▶ TASK BRIEF: The data follows this line. Copy verbatim the line with "Write the JSON" and each line after it to the end.

▶ JSON records of objects:

·····

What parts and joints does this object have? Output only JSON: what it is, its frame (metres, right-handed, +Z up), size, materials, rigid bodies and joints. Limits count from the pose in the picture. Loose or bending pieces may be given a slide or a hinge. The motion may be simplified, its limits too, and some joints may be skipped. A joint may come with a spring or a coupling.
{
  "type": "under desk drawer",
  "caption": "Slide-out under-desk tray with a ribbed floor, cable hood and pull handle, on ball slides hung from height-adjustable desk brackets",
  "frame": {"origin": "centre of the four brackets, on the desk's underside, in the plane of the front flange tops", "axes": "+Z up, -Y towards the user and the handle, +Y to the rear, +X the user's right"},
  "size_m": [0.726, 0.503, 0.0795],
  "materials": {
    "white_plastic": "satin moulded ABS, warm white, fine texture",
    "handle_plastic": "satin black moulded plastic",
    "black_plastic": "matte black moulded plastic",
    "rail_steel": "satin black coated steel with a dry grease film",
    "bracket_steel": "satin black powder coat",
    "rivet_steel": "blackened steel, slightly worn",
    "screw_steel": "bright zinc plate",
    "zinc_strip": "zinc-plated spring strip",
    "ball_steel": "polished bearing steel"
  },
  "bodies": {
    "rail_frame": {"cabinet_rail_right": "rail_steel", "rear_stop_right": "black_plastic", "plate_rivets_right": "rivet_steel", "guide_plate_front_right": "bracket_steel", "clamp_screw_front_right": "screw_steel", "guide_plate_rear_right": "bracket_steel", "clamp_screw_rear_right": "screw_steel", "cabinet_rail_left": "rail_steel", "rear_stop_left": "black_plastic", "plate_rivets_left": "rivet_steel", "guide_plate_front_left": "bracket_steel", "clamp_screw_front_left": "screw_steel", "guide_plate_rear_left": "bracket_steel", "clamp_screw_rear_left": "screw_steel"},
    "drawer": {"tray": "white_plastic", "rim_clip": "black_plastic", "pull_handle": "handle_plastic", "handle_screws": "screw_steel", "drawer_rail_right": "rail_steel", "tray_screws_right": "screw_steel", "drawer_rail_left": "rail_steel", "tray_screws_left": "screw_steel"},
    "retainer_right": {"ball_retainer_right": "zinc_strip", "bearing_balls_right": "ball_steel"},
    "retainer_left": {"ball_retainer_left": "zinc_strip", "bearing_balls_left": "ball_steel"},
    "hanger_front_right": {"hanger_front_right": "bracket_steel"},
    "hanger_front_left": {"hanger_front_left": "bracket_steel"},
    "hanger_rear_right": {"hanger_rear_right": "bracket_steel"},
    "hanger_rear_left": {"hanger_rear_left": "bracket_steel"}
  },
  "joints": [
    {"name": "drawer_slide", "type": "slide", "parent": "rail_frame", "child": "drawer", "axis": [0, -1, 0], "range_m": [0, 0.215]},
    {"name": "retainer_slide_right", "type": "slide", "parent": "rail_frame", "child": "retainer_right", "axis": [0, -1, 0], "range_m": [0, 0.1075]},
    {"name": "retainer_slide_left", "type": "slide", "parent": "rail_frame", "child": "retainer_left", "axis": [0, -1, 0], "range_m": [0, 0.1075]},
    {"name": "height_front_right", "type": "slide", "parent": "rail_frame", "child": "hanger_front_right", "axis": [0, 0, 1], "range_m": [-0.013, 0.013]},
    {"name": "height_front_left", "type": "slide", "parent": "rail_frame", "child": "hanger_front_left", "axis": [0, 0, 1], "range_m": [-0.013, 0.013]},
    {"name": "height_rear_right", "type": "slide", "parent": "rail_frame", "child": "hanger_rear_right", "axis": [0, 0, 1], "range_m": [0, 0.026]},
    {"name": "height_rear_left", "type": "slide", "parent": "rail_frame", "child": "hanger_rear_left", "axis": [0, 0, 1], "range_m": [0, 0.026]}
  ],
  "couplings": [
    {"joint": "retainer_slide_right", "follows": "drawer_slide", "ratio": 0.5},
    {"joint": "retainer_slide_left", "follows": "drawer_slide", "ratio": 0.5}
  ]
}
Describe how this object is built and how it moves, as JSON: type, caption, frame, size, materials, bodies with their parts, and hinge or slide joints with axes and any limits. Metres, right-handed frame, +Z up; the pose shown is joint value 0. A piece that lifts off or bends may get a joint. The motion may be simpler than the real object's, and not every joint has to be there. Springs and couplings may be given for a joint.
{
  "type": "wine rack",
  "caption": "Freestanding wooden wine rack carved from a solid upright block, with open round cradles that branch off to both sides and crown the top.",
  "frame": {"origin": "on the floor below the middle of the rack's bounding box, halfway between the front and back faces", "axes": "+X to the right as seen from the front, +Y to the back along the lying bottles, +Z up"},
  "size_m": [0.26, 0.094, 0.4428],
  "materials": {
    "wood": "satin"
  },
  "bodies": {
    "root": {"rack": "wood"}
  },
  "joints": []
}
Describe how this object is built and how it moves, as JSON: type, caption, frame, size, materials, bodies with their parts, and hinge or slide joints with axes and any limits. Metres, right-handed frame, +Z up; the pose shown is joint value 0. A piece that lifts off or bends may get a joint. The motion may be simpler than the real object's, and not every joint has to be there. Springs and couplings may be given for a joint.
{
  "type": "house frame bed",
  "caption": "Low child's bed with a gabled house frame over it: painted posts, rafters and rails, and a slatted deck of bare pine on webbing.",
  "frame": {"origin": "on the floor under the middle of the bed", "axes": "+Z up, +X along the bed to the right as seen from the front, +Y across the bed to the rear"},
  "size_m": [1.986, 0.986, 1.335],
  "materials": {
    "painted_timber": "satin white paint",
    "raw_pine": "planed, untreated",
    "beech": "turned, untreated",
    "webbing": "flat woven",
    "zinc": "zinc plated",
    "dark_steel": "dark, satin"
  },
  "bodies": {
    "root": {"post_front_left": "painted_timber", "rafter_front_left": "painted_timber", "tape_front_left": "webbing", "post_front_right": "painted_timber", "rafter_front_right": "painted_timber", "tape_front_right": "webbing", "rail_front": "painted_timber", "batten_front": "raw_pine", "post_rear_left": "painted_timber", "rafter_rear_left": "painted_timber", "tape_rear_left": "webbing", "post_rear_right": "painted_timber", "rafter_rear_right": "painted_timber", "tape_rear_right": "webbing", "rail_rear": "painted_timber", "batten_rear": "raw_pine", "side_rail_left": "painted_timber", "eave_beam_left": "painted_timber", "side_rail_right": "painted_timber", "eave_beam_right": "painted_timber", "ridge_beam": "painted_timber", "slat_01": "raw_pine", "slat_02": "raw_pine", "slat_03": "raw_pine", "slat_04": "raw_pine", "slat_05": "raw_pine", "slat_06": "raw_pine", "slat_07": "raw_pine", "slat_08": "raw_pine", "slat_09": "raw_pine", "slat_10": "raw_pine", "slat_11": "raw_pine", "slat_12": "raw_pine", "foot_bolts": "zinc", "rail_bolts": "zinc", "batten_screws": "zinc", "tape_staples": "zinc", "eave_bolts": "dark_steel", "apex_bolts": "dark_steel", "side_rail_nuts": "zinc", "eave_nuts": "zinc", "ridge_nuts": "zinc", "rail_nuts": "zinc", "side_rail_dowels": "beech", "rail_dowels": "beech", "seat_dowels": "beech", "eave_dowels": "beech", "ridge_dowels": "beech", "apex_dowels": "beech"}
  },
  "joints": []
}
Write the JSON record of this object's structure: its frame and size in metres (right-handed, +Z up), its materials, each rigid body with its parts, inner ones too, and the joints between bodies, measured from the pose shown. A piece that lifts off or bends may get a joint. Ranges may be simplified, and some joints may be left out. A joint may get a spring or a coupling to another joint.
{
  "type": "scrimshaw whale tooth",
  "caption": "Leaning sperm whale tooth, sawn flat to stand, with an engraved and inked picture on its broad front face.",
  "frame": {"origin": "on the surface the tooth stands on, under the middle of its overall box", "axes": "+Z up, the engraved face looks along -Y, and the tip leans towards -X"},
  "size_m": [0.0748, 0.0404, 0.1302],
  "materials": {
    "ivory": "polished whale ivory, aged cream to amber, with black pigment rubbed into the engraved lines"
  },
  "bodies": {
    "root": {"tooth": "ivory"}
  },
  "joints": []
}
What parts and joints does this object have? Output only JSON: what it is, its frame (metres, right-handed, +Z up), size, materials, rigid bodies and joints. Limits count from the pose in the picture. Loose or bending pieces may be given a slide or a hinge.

·····

▶ SOLUTION TO THIS PROBLEM:
Write the JSON record of this object's structure: its frame and size in metres (right-handed, +Z up), its materials, each rigid body with its parts, inner ones too, and the joints between bodies, measured from the pose shown. A piece that lifts off or bends may get a joint. Ranges may be simplified, and some joints may be left out. A joint may get a spring or a coupling to another joint.
{
  "type": "scrimshaw whale tooth",
  "caption": "Leaning sperm whale tooth, sawn flat to stand, with an engraved and inked picture on its broad front face.",
  "frame": {"origin": "on the surface the tooth stands on, under the middle of its overall box", "axes": "+Z up, the engraved face looks along -Y, and the tip leans towards -X"},
  "size_m": [0.0748, 0.0404, 0.1302],
  "materials": {
    "ivory": "polished whale ivory, aged cream to amber, with black pigment rubbed into the engraved lines"
  },
  "bodies": {
    "root": {"tooth": "ivory"}
  },
  "joints": []
}
What parts and joints does this object have? Output only JSON: what it is, its frame (metres, right-handed, +Z up), size, materials, rigid bodies and joints. Limits count from the pose in the picture. Loose or bending pieces may be given a slide or a hinge.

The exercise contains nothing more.